What your story should cover
A buyer wants one clear story, not a pile of screenshots, docs, and Slack exports. A good technical due diligence checklist should help them understand the product, the stack, the risks, and the team's operating habits in a few minutes.
Keep the pack tight. If the basics feel scattered, buyers assume the company runs that way too.
A solid pack usually includes five things: a one-page overview of what the product does, who uses it, and the main parts of the stack; 12 months of uptime in a simple chart or table with real incidents and fixes; a monthly spend summary with notes on the biggest changes; named owners for security work like access control, patching, backups, vendor reviews, and incident response; and a short list of known weak spots with an owner and next step for each one.

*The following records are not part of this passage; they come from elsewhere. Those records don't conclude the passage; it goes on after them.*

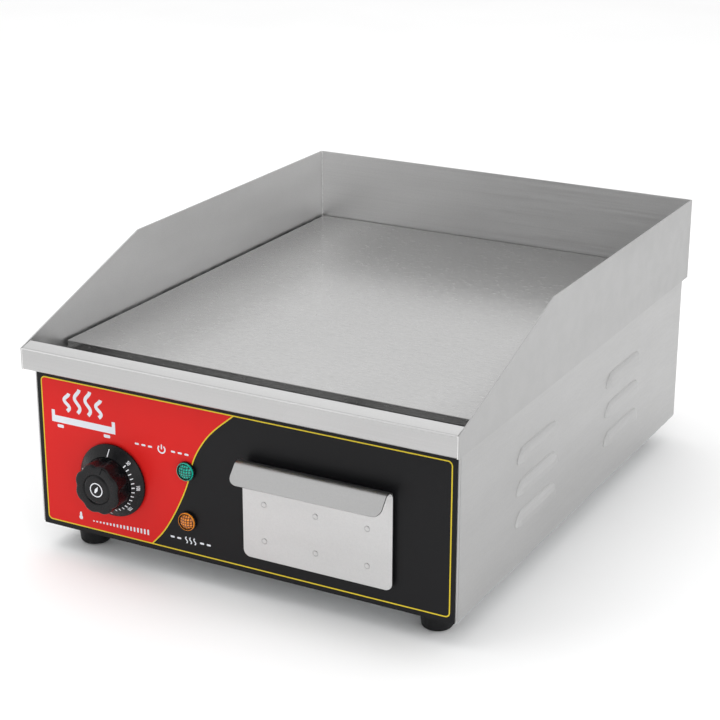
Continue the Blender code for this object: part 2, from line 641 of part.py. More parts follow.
def make_trough():
    """Grease trough between rail and plate, and the spout that drops grease into the drawer."""
    floor = Z_TROUGH_FLOOR
    outer = box("grease_trough", (-TROUGH_HALF, TROUGH_Y, floor),
                (TROUGH_HALF, PLATE_Y, Z_RING + SHEET), "stainless")
    combine(outer, box("trough_flanges", (-GUARD_INNER + GAP, TROUGH_Y, Z_RING),
                       (GUARD_INNER - GAP, PLATE_Y + TROUGH_LIP, Z_RING + SHEET),
                       cutter=True), "UNION")
    combine(outer, box("trough_front_wall", (-TROUGH_HALF, TROUGH_Y, floor + SHEET),
                       (TROUGH_HALF, TROUGH_Y + SHEET, Z_RING + TROUGH_UPSTAND),
                       cutter=True), "UNION")
    combine(outer, box("trough_hollow", (-TROUGH_HALF + SHEET, TROUGH_Y + SHEET, floor + SHEET),
                       (TROUGH_HALF - SHEET, PLATE_Y - SHEET, Z_RING + 2 * SHEET), cutter=True))
    axis = (SPOUT_X, FRONT_Y + SPOUT_BACK)
    combine(outer, rod("drain_hole", SPOUT_BORE, 4 * SHEET, (*axis, floor - SHEET), (0, 0, 0),
                       cutter=True))
    top = floor - GAP
    wall = SPOUT_BORE + SHEET
    flange = wall + SPOUT_FLANGE
    turned("drain_spout", [(flange, top), (flange, top - SHEET), (wall, top - SHEET),
                           (wall, top - SPOUT_LENGTH), (SPOUT_BORE, top - SPOUT_LENGTH),
                           (SPOUT_BORE, top)], "stainless", (*axis, 0), segments=24, closed=True)


def make_plate():
    """Support ring on the casing's top flange, and the hot plate that lies on it."""
    ring = box("support_ring", (-GUARD_INNER + GAP, RING_Y, Z_RING),
               (GUARD_INNER - GAP, GUARD_BACK_Y - GAP, Z_RING + SHEET), "stainless")
    inner = HALF_CASE - RING_BORDER
    combine(ring, box("ring_opening", (-inner, RING_Y + RING_BORDER, Z_RING - SHEET),
                      (inner, GUARD_BACK_Y - GAP - RING_BORDER, Z_RING + 2 * SHEET), cutter=True))
    half = GUARD_INNER - PLATE_SIDE_GAP
    plate = box("griddle_plate", (-half, PLATE_Y, Z_PLATE),
                (half, GUARD_BACK_Y - PLATE_REAR_GAP, Z_PLATE_TOP), "griddle_steel")
    bevel = plate.modifiers.new("edges", "BEVEL")
    bevel.width = PLATE_EDGE
    bevel.segments = 1


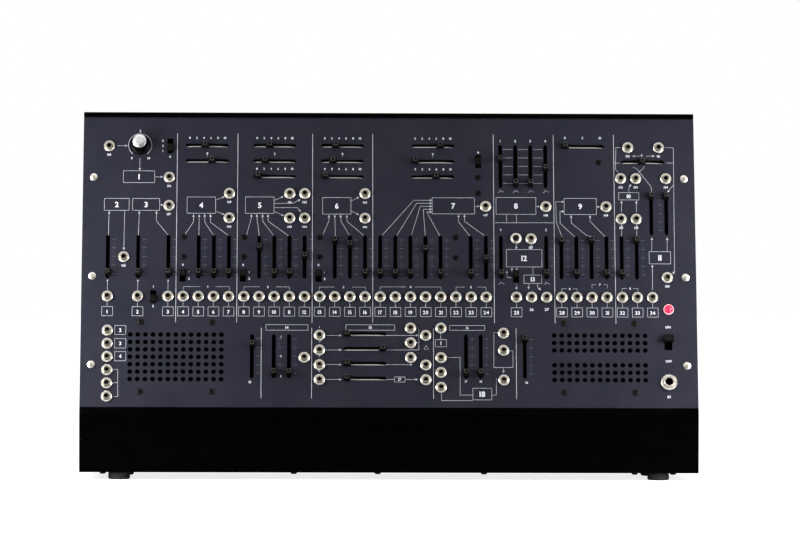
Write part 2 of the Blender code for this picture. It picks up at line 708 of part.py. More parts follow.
def speaker_hole_places():
    """Grid of holes before each speaker. The right grid has no middle row."""
    across_middle = (SPEAKER_HOLE_COLUMNS - 1) / 2
    up_middle = (SPEAKER_HOLE_ROWS - 1) / 2
    for number, middle in enumerate(speaker_places()):
        for i in range(SPEAKER_HOLE_COLUMNS):
            for j in range(SPEAKER_HOLE_ROWS):
                if number == 1 and j == up_middle:
                    continue
                u = (i - across_middle) * SPEAKER_HOLE_PITCH
                v = (j - up_middle) * SPEAKER_HOLE_PITCH
                yield middle @ at(u, v)


def front_panel(frame):
    """Flat panel with its slots, socket holes, speaker holes and dark screws."""
    shape = bmesh.new()
    box(shape, (-HALF_WIDTH, GAP, -PANEL_THICKNESS), (HALF_WIDTH, PANEL_LENGTH - GAP, 0))
    panel = finish_object("front_panel", shape, "slate_paint", frame)
    low = -PANEL_THICKNESS - OVERRUN
    holes = bmesh.new()

    def round_hole(place, radius, sides, turn=0.0):
        turned(holes, place, ((radius, low), (radius, OVERRUN)), sides, turn)

    def slot(place, width, length):
        stepped(holes, place, ((width / 2, length / 2, low), (width / 2, length / 2, OVERRUN)))

    # The nuts hide the socket holes, so four corners are enough.
    socket_width = 2 * (SOCKET_RADIUS * math.cos(math.pi / SMALL_SIDES) + GAP)
    for place in socket_places() + [button_place()]:
        slot(place, socket_width, 2 * (SOCKET_RADIUS + GAP))
    for place in slot_places():
        slot(place, SLOT_WIDTH, SLOT_LENGTH)
    for place in switch_places():
        slot(place, SWITCH_SLOT_WIDTH, SWITCH_SLOT_LENGTH)
    slot(edge_place(POWER_SHARE), POWER_SLOT_WIDTH, POWER_SLOT_LENGTH)
    for place in speaker_hole_places():
        round_hole(place, SPEAKER_HOLE_RADIUS, SOUND_HOLE_SIDES, math.pi / SOUND_HOLE_SIDES)
    for side in (-1, 1):
        for place in panel_screw_places(side):
            round_hole(place, PANEL_SCREW_SHANK + GAP, SMALL_SIDES)
    round_hole(knob_place(), SHAFT_RADIUS + GAP, ROUND_SIDES)
    round_hole(lamp_place(), LAMP_STEM_RADIUS + GAP, ROUND_SIDES)
    round_hole(edge_place(HEADPHONE_SHARE), PHONE_BUSHING_RADIUS + GAP, ROUND_SIDES)
    combine(panel, "DIFFERENCE", holes)
    screws = bmesh.new()
    half = SPEAKER_SCREW_PITCH / 2
    for middle in speaker_places():
        for u in (-half, half):
            for v in (-half, half):
                screw_head(screws, middle @ at(u, v), BLACK_SCREW_RADIUS, BLACK_SCREW_HEIGHT)
    for column, share in DARK_SCREW_SHARES:
        screw_head(screws, at(column_u(column), row_v(share)), DARK_SCREW_RADIUS, DARK_SCREW_HEIGHT)
    combine(panel, "UNION", screws)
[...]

That first page matters more than many founders expect. Buyers do not need every service name at once. They need a plain explanation of why the system looks the way it does. If you use managed services to keep headcount low, say that. If part of the stack stayed custom for performance or compliance reasons, say that too.
Be honest about uptime. A clean graph with no incident notes looks polished, but it also raises doubt. One short row per incident is enough: what broke, how long it lasted, how users felt it, and what changed after.
Spend discipline tells buyers whether the team pays attention. A monthly number by itself is weak. Show what drove the changes. If costs dropped after you merged services or right-sized servers, that says a lot about how the team works.
Security ownership should read like a phone tree, not a policy deck. If a buyer asks, "Who handles a credential leak at 2 a.m.?" you should have one direct answer. And if a legacy service still depends on one engineer and lacks proper monitoring, name it now. Buyers handle a known weakness better than a surprise.
Build the pack in five steps
Nobody wants a maze of docs. Buyers want one clean pack that answers the same questions every serious acquirer asks, fast and without contradictions.
Start with a simple inventory. Name the systems that matter to the business: the product app, database, billing, auth, analytics, support tools, cloud setup, and outside services that would hurt you if they failed. If a system touches revenue, customer data, uptime, or product delivery, include it.
Then build the pack in this order:
- Create a one-page system map. Keep it plain. Show what runs where, what talks to what, and which parts would stop the business if they went down.
- Pull hard numbers for the last 12 to 24 months. Buyers care about uptime history, incidents, cloud spend, tooling costs, and big usage trends.
- Add short notes where choices need context. Explain why you picked one cloud, one database, or one deployment pattern. Two or three honest sentences each is enough.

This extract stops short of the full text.